### TASK TO CARRY OUT
Copy each line that contains the string "with".
**** DATA SUPPLIED
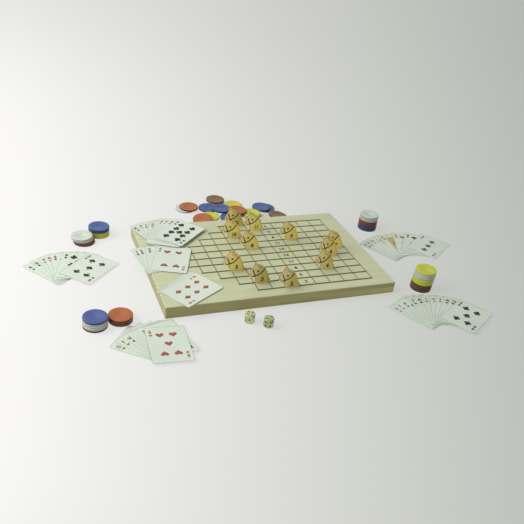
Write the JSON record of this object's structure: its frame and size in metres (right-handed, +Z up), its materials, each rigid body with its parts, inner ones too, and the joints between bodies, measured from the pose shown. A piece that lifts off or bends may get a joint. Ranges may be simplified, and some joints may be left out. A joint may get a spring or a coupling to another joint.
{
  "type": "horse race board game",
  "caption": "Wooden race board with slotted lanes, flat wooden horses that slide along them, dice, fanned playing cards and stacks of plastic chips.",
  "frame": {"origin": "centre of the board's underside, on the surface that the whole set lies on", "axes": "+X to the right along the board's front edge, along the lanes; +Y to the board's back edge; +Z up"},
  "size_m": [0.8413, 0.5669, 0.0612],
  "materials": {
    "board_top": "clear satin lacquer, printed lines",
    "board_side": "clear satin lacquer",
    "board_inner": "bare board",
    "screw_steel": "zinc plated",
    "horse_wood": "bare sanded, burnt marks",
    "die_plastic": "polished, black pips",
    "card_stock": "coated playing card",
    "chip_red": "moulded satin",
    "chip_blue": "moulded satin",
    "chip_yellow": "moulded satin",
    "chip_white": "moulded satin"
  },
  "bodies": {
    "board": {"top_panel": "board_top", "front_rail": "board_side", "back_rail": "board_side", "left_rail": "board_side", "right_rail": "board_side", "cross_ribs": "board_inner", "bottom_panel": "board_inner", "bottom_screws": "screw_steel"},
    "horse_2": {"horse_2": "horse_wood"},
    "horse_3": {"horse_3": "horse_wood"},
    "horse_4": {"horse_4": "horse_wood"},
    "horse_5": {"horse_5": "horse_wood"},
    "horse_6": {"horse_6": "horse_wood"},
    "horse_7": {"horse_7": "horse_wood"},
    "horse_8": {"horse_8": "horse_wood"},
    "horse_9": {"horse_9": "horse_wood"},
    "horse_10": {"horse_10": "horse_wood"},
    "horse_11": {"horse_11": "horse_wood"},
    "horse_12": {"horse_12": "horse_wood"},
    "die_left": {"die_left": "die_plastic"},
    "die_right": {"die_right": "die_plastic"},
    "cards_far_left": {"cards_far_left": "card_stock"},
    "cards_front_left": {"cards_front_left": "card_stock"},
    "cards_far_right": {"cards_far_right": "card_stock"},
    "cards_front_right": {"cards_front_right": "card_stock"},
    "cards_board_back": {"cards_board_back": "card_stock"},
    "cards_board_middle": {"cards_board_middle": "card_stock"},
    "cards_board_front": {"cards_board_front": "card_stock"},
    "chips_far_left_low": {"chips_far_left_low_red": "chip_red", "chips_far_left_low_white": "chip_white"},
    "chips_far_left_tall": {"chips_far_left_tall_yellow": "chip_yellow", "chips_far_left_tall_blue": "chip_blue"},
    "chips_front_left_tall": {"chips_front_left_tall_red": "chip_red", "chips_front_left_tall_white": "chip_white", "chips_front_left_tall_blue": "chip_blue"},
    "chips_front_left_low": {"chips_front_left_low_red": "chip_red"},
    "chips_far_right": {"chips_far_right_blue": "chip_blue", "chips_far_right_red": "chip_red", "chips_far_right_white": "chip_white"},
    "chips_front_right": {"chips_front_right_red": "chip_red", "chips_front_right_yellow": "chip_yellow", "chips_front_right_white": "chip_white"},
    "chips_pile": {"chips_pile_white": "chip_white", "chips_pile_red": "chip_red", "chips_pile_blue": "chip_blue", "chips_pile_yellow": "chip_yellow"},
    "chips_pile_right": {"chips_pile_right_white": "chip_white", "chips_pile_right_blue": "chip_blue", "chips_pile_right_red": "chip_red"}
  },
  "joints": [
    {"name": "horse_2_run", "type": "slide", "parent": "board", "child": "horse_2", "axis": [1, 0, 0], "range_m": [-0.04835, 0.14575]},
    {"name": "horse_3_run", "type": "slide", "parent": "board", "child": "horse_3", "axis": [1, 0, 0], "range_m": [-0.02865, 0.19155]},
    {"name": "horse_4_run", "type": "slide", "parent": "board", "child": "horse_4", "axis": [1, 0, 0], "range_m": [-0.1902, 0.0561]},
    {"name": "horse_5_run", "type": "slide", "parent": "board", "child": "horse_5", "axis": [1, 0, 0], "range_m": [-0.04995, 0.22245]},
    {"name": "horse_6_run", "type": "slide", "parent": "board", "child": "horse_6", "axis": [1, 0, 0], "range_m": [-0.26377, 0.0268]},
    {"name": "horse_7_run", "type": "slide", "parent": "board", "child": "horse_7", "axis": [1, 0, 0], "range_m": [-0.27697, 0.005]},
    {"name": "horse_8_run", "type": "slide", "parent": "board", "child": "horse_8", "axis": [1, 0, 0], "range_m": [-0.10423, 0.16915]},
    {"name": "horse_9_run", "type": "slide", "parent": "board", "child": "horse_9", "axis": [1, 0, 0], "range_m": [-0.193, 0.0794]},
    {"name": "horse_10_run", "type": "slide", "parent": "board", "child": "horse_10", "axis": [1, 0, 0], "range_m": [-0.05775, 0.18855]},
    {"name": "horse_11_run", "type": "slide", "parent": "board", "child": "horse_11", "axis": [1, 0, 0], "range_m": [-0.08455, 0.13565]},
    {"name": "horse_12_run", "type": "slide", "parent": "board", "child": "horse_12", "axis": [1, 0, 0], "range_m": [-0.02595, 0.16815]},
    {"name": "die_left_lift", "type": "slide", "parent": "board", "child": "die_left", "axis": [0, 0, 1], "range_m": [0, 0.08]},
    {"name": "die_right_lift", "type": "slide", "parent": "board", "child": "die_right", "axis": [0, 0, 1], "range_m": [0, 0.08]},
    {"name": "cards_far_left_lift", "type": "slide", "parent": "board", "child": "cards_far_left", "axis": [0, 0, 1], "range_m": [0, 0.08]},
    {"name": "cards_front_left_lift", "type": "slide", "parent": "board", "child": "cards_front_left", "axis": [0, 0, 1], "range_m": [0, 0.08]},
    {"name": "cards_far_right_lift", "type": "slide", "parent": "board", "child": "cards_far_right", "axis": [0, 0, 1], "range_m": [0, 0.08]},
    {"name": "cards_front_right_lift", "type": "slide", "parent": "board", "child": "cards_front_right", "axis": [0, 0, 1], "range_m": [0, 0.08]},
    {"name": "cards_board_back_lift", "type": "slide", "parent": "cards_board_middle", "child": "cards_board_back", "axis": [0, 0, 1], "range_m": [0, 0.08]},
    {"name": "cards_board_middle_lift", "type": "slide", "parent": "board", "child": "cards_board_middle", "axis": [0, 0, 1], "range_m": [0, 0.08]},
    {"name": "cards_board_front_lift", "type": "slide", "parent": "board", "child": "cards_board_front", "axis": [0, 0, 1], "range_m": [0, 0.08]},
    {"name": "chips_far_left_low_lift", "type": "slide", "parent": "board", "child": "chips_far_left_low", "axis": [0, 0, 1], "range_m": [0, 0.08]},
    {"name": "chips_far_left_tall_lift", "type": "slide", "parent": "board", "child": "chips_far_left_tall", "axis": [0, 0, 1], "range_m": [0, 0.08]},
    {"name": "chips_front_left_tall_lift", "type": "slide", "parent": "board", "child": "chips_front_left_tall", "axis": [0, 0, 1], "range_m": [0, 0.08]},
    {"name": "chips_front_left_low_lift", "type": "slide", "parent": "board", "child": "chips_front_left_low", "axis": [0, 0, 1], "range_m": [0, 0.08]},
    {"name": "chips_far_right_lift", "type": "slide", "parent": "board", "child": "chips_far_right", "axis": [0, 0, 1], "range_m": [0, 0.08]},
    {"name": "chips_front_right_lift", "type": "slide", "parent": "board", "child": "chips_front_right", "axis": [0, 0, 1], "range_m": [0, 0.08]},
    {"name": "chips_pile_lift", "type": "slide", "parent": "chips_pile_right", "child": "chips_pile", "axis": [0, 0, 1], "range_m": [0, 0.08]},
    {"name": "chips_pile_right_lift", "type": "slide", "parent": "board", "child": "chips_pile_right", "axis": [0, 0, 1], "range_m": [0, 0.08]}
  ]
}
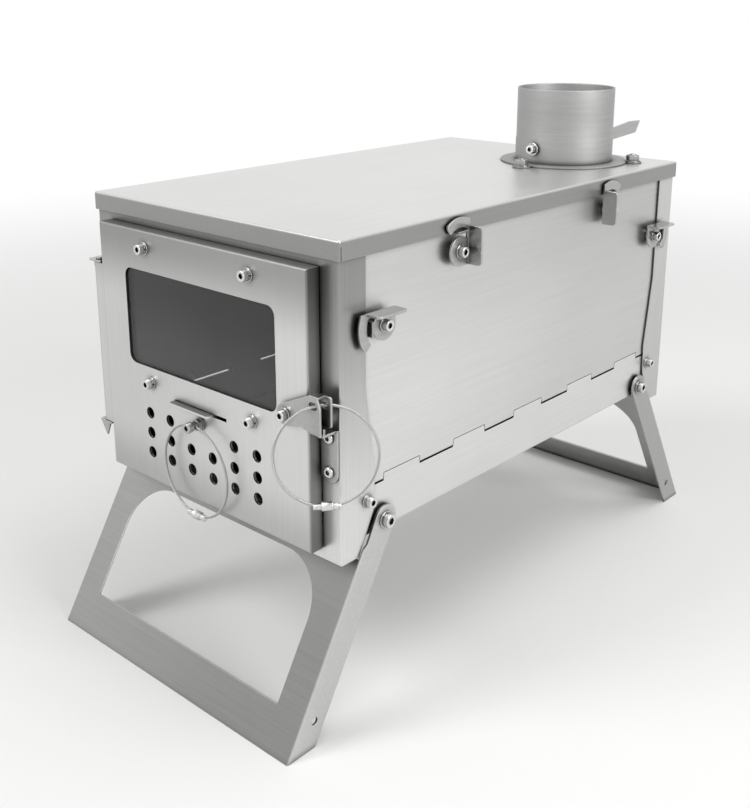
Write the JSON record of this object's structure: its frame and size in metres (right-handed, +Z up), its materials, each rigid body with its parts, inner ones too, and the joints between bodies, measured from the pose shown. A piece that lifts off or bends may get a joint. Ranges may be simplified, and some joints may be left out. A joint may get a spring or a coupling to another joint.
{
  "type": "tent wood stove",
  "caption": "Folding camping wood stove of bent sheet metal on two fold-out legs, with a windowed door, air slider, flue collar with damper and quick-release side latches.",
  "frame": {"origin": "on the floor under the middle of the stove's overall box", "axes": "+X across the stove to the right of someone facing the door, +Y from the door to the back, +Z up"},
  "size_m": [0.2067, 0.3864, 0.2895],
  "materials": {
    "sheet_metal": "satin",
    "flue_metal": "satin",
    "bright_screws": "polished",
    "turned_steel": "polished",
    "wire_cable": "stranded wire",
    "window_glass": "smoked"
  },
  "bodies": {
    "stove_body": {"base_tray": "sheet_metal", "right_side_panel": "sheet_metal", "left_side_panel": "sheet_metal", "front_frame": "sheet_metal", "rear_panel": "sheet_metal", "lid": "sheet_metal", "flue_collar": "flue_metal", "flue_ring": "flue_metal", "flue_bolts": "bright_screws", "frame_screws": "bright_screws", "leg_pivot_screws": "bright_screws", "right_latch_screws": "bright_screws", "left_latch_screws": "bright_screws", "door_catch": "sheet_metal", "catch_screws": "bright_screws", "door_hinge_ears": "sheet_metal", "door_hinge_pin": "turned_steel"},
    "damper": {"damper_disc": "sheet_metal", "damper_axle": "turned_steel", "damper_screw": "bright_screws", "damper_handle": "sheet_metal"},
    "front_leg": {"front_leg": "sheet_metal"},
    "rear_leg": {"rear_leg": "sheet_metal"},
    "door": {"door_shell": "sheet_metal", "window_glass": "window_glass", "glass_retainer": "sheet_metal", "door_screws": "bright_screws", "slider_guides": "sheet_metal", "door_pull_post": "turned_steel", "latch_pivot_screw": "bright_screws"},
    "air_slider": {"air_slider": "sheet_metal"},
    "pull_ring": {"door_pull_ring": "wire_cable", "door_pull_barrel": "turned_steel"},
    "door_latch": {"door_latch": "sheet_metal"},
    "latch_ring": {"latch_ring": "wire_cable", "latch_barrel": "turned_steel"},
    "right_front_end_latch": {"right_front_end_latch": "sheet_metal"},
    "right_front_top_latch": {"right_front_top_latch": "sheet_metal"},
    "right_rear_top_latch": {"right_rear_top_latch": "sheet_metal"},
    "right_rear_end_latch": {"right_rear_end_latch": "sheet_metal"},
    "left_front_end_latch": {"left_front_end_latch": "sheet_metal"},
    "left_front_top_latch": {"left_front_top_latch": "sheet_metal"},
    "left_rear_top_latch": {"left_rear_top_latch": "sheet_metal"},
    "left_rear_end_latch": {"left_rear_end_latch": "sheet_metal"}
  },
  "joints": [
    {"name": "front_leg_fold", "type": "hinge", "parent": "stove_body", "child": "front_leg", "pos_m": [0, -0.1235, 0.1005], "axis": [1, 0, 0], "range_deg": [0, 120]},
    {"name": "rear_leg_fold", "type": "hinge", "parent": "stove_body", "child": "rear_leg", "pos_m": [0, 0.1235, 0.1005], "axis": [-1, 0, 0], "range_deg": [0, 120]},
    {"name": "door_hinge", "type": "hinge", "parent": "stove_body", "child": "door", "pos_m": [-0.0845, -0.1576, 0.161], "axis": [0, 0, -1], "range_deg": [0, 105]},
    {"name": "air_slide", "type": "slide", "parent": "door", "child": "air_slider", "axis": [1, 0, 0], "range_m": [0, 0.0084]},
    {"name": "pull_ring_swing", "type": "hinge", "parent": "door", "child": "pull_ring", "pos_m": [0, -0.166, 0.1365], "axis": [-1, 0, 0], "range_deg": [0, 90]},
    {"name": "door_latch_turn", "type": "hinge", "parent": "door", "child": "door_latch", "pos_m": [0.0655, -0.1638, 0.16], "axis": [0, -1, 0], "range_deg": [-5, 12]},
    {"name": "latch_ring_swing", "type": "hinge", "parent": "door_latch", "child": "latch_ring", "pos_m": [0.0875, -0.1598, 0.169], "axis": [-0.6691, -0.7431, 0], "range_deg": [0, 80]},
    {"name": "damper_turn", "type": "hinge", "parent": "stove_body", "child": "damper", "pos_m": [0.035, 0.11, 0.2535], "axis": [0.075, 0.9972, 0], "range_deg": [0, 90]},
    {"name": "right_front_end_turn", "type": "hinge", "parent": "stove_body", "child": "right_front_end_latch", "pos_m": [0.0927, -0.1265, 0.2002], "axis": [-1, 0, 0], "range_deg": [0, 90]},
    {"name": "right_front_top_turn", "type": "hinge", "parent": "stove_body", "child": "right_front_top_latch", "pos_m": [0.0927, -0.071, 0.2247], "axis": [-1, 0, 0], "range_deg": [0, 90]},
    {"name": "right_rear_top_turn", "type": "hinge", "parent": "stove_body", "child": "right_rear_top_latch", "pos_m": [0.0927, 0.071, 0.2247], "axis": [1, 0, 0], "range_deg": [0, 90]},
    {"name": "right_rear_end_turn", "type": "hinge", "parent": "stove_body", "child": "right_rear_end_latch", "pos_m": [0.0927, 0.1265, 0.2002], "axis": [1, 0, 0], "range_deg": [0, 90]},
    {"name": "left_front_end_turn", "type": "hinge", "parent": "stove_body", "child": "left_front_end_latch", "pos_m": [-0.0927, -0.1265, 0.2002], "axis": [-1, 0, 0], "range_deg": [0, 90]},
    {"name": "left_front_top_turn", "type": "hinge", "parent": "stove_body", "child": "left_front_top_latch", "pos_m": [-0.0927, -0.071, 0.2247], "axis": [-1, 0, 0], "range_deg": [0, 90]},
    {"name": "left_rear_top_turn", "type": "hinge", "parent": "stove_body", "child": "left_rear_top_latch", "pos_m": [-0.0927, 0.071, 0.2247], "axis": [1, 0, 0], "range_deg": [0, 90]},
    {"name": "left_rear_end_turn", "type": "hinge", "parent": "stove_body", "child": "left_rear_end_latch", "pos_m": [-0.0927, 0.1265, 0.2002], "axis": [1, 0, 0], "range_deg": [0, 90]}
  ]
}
********
### CORRECT RESULT
Write the JSON record of this object's structure: its frame and size in metres (right-handed, +Z up), its materials, each rigid body with its parts, inner ones too, and the joints between bodies, measured from the pose shown. A piece that lifts off or bends may get a joint. Ranges may be simplified, and some joints may be left out. A joint may get a spring or a coupling to another joint.
  "caption": "Wooden race board with slotted lanes, flat wooden horses that slide along them, dice, fanned playing cards and stacks of plastic chips.",
Write the JSON record of this object's structure: its frame and size in metres (right-handed, +Z up), its materials, each rigid body with its parts, inner ones too, and the joints between bodies, measured from the pose shown. A piece that lifts off or bends may get a joint. Ranges may be simplified, and some joints may be left out. A joint may get a spring or a coupling to another joint.
  "caption": "Folding camping wood stove of bent sheet metal on two fold-out legs, with a windowed door, air slider, flue collar with damper and quick-release side latches.",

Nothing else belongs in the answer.